--- START Recorded data ---

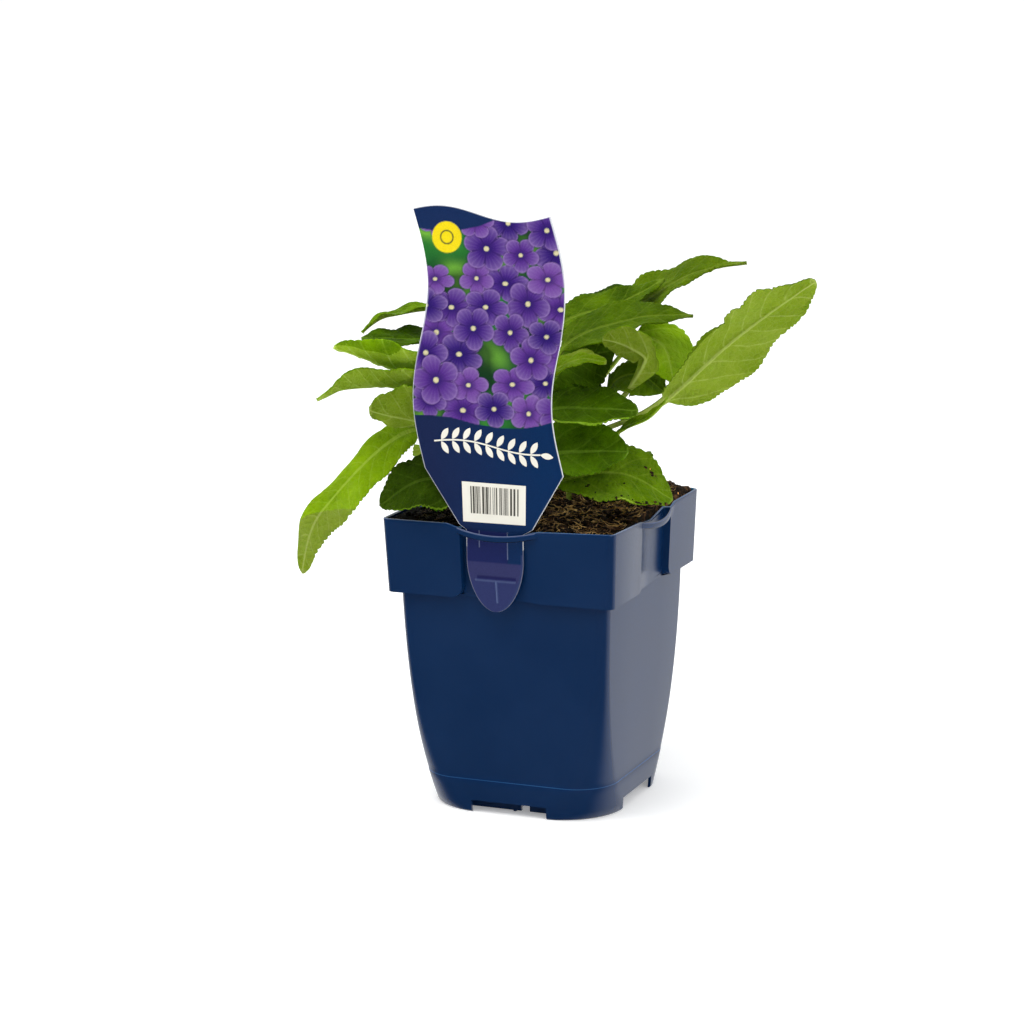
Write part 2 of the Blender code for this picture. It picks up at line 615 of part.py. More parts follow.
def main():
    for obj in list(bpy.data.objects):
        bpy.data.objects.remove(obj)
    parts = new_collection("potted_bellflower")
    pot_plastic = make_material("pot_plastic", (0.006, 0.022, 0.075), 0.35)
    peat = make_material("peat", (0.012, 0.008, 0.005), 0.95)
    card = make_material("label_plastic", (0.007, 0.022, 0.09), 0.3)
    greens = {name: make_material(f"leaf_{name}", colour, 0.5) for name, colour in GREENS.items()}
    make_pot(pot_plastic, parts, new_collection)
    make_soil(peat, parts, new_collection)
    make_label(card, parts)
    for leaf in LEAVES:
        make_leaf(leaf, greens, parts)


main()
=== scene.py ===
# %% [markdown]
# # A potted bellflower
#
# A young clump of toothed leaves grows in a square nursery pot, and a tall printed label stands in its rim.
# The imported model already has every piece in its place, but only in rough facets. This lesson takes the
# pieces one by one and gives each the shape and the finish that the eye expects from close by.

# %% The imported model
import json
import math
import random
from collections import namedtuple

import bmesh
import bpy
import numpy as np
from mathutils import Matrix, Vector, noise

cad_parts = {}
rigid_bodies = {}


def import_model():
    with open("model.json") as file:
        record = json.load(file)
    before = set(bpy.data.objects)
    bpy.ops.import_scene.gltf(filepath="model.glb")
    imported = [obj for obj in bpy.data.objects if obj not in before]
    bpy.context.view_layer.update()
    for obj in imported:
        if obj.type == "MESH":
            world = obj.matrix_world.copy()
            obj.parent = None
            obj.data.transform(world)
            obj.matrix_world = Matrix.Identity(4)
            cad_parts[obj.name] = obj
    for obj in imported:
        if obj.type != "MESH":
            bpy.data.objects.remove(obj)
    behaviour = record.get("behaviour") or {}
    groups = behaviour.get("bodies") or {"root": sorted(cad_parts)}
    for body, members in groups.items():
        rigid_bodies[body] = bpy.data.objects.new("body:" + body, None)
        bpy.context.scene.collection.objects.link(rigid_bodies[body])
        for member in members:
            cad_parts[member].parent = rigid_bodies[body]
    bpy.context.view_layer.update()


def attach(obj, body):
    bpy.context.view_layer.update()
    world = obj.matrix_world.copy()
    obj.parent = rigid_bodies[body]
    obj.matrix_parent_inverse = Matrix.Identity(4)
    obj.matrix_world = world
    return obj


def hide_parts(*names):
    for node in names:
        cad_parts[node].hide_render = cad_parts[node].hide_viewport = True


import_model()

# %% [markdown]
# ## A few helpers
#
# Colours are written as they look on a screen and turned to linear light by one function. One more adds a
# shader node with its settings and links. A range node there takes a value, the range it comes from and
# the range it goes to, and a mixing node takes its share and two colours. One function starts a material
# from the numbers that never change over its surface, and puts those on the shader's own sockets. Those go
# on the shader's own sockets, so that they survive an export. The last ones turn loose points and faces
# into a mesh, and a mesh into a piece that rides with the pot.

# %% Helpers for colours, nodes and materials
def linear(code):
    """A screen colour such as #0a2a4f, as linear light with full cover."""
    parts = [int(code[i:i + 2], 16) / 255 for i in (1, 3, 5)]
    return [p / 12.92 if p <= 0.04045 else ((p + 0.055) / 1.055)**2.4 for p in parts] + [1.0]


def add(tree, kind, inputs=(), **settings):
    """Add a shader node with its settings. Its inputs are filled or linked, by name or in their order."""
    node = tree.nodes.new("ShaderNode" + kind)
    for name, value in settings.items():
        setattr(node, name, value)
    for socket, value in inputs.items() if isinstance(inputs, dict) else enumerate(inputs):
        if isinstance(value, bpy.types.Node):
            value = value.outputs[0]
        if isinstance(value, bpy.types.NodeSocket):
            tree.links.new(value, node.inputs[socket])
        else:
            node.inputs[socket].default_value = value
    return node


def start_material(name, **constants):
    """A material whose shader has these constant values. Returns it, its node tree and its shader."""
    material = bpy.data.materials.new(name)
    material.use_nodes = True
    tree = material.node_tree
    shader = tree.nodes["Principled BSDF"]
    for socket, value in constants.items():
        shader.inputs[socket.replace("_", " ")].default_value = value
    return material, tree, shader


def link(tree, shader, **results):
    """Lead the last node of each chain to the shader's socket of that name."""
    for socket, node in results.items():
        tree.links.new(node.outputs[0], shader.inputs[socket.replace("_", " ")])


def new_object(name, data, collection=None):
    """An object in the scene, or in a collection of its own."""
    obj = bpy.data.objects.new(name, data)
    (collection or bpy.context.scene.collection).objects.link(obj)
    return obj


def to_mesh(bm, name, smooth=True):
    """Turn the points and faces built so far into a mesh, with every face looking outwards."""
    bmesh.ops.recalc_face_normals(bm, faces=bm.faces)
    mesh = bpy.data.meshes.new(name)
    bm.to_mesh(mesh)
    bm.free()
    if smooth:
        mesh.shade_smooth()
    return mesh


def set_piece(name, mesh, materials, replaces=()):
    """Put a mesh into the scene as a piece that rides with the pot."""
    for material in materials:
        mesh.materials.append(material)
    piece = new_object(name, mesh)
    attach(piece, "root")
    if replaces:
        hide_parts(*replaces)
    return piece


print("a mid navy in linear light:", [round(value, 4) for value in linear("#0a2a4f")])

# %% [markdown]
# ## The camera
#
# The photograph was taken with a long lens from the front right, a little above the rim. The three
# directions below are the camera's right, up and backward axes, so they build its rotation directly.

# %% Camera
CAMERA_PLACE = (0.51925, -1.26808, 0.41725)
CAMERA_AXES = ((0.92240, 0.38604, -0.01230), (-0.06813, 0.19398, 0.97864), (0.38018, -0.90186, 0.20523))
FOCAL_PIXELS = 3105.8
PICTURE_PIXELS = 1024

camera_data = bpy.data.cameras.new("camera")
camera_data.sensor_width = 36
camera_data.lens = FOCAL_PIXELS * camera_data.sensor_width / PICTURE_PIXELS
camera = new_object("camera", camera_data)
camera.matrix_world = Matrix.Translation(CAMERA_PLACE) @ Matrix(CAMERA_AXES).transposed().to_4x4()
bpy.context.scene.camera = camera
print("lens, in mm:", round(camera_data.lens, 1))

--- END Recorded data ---

→ **Stated task**:
Quote word for word every line from the one that has "make_label(card, parts)" through the one that has "obj.parent = None".

→ **The result**:
    make_label(card, parts)
    for leaf in LEAVES:
        make_leaf(leaf, greens, parts)


main()
=== scene.py ===
# %% [markdown]
# # A potted bellflower
#
# A young clump of toothed leaves grows in a square nursery pot, and a tall printed label stands in its rim.
# The imported model already has every piece in its place, but only in rough facets. This lesson takes the
# pieces one by one and gives each the shape and the finish that the eye expects from close by.

# %% The imported model
import json
import math
import random
from collections import namedtuple

import bmesh
import bpy
import numpy as np
from mathutils import Matrix, Vector, noise

cad_parts = {}
rigid_bodies = {}


def import_model():
    with open("model.json") as file:
        record = json.load(file)
    before = set(bpy.data.objects)
    bpy.ops.import_scene.gltf(filepath="model.glb")
    imported = [obj for obj in bpy.data.objects if obj not in before]
    bpy.context.view_layer.update()
    for obj in imported:
        if obj.type == "MESH":
            world = obj.matrix_world.copy()
            obj.parent = None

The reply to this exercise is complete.